# Start of GIVEN DATA

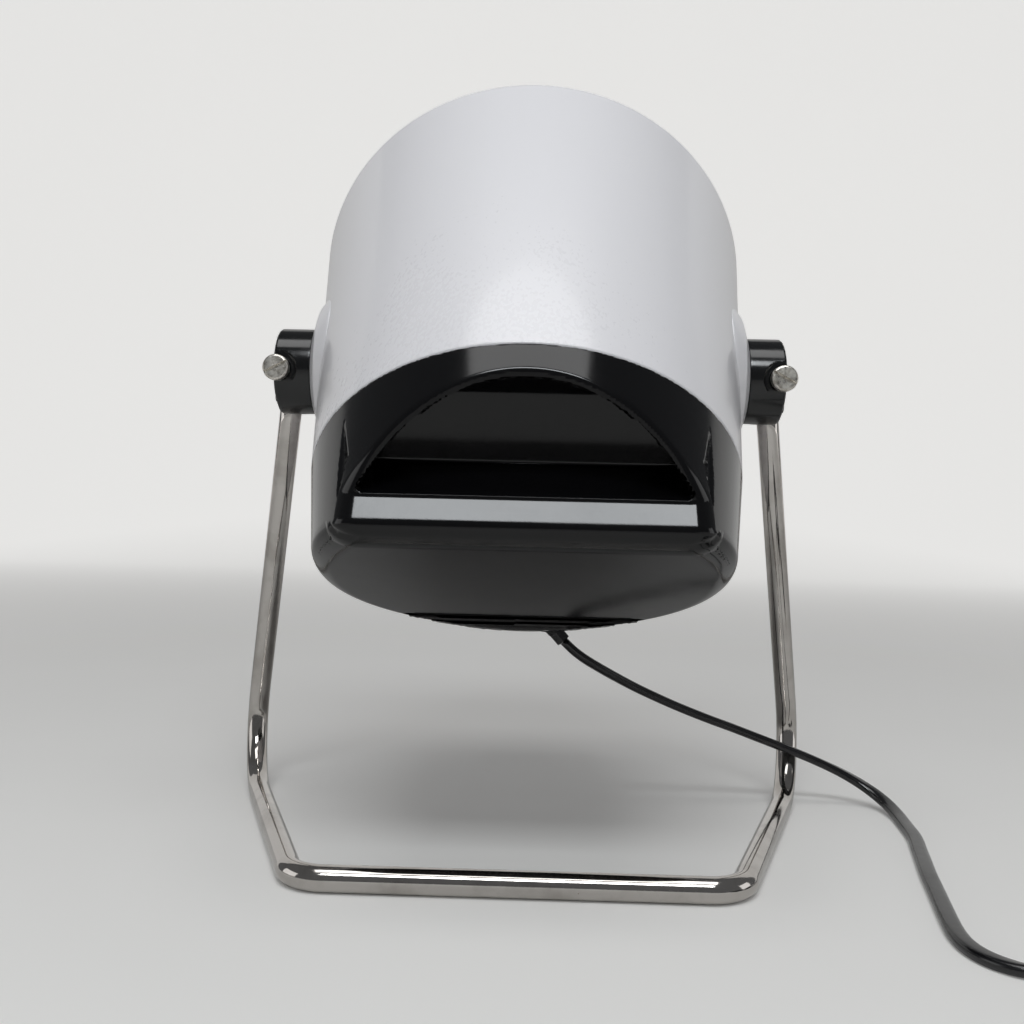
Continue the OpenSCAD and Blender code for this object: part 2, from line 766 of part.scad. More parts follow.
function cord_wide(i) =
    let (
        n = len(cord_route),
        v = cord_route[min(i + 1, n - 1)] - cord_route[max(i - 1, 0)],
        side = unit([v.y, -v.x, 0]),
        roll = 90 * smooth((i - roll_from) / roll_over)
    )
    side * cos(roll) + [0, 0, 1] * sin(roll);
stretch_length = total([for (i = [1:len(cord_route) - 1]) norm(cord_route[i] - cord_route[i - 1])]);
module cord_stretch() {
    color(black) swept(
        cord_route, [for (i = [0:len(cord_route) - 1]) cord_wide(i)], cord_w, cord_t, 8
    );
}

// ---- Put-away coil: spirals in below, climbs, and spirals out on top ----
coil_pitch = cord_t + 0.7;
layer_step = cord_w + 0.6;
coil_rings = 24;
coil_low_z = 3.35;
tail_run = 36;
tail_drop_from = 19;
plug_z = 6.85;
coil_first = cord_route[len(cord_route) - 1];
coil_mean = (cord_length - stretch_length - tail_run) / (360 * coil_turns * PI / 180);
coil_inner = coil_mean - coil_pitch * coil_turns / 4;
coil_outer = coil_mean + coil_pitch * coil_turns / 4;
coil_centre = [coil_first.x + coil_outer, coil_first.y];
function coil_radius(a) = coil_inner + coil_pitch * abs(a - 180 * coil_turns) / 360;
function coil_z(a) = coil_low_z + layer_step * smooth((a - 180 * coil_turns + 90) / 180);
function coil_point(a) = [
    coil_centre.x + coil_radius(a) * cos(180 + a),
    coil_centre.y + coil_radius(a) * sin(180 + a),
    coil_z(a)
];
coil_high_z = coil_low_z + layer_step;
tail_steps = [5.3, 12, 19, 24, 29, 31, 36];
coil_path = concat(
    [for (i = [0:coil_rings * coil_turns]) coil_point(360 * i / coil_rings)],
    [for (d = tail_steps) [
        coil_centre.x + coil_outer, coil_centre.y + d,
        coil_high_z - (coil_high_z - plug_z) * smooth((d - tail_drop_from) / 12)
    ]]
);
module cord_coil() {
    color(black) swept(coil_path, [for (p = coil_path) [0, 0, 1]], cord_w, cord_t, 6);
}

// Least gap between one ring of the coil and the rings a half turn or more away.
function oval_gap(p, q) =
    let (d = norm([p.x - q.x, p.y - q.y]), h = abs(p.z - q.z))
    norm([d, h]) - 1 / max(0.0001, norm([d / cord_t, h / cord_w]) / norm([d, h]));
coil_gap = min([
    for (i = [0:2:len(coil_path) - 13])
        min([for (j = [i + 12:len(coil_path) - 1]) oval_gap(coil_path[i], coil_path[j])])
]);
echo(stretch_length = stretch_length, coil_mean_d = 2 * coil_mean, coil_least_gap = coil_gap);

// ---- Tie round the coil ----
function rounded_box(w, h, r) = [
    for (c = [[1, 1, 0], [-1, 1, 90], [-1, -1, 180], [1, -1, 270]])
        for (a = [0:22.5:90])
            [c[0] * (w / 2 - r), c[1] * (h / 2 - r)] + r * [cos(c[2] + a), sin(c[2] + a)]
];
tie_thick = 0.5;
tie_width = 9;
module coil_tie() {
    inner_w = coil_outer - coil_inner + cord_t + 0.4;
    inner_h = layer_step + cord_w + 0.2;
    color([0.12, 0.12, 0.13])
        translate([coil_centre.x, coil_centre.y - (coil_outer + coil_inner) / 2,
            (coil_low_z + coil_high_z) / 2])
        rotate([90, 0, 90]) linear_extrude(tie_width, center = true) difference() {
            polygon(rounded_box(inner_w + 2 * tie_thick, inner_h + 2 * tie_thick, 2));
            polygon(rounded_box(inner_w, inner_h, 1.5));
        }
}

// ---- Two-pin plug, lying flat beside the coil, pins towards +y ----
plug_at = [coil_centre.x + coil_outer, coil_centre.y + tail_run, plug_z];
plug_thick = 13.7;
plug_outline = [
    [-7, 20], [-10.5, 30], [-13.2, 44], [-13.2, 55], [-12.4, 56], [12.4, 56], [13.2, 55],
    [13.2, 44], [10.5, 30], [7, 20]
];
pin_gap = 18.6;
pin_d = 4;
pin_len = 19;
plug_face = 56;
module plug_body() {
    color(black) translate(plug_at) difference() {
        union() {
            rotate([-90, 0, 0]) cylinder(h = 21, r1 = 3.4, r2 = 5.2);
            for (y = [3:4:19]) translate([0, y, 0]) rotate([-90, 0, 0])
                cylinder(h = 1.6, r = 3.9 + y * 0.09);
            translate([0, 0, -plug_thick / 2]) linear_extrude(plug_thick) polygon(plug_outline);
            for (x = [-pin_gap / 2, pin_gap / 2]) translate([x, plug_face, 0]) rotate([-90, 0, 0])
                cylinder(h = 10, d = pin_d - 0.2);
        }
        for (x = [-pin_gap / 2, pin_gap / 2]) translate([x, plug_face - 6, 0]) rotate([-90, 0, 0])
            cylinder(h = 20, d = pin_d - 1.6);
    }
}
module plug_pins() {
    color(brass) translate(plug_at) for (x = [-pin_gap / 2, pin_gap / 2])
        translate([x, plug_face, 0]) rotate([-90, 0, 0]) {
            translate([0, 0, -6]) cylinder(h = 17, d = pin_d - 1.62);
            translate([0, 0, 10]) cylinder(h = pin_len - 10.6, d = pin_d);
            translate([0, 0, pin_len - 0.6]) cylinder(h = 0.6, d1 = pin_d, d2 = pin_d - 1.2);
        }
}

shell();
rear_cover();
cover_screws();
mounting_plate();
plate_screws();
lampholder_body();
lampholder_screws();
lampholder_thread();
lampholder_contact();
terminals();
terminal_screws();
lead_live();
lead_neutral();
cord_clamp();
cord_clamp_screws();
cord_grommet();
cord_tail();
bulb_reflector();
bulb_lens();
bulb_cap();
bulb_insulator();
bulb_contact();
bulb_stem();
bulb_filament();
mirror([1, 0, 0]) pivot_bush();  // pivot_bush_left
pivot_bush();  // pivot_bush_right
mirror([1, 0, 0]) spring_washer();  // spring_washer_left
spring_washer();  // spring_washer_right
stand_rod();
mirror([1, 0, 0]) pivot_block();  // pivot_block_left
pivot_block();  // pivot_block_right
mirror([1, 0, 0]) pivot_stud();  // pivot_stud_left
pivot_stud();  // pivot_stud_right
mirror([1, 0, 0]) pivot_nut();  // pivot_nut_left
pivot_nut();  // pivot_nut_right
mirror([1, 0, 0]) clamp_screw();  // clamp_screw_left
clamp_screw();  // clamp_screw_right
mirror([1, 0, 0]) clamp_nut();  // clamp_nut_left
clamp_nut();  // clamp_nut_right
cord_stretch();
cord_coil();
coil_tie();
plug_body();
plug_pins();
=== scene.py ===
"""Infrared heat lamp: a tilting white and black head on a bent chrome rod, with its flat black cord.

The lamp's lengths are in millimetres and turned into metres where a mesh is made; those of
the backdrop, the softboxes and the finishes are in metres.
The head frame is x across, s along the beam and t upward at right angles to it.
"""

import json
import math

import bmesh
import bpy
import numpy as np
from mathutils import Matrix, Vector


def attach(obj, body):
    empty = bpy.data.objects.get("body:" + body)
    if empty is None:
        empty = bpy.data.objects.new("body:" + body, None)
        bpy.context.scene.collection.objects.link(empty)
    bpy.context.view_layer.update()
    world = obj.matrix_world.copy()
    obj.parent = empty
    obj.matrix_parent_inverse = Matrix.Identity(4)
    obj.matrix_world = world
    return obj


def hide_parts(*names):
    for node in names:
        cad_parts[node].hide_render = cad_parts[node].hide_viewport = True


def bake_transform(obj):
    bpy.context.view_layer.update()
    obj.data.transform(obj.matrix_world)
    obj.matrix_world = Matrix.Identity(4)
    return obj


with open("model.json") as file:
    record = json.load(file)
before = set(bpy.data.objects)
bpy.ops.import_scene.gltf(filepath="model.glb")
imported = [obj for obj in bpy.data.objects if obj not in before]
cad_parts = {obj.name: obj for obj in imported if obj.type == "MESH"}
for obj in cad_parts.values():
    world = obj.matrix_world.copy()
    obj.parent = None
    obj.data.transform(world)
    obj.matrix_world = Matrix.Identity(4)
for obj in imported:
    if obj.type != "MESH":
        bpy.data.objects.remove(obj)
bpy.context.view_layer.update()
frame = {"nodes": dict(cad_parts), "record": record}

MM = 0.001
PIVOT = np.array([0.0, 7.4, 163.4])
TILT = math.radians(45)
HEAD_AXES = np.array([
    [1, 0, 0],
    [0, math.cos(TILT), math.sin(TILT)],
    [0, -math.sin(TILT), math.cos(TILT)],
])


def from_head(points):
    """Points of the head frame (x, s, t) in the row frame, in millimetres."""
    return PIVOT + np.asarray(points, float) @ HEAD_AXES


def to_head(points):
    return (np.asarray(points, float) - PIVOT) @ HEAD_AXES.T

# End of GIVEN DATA

▸ DIRECTIONS:
Begin with the line containing "mirror([1, 0, 0]) clamp_nut();" and end with the line containing "for node in"; repeat every line from start to finish exactly, and nothing outside them.

▸ REPLY TO THE EXERCISE:
mirror([1, 0, 0]) clamp_nut();  // clamp_nut_left
clamp_nut();  // clamp_nut_right
cord_stretch();
cord_coil();
coil_tie();
plug_body();
plug_pins();
=== scene.py ===
"""Infrared heat lamp: a tilting white and black head on a bent chrome rod, with its flat black cord.

The lamp's lengths are in millimetres and turned into metres where a mesh is made; those of
the backdrop, the softboxes and the finishes are in metres.
The head frame is x across, s along the beam and t upward at right angles to it.
"""

import json
import math

import bmesh
import bpy
import numpy as np
from mathutils import Matrix, Vector


def attach(obj, body):
    empty = bpy.data.objects.get("body:" + body)
    if empty is None:
        empty = bpy.data.objects.new("body:" + body, None)
        bpy.context.scene.collection.objects.link(empty)
    bpy.context.view_layer.update()
    world = obj.matrix_world.copy()
    obj.parent = empty
    obj.matrix_parent_inverse = Matrix.Identity(4)
    obj.matrix_world = world
    return obj


def hide_parts(*names):
    for node in names:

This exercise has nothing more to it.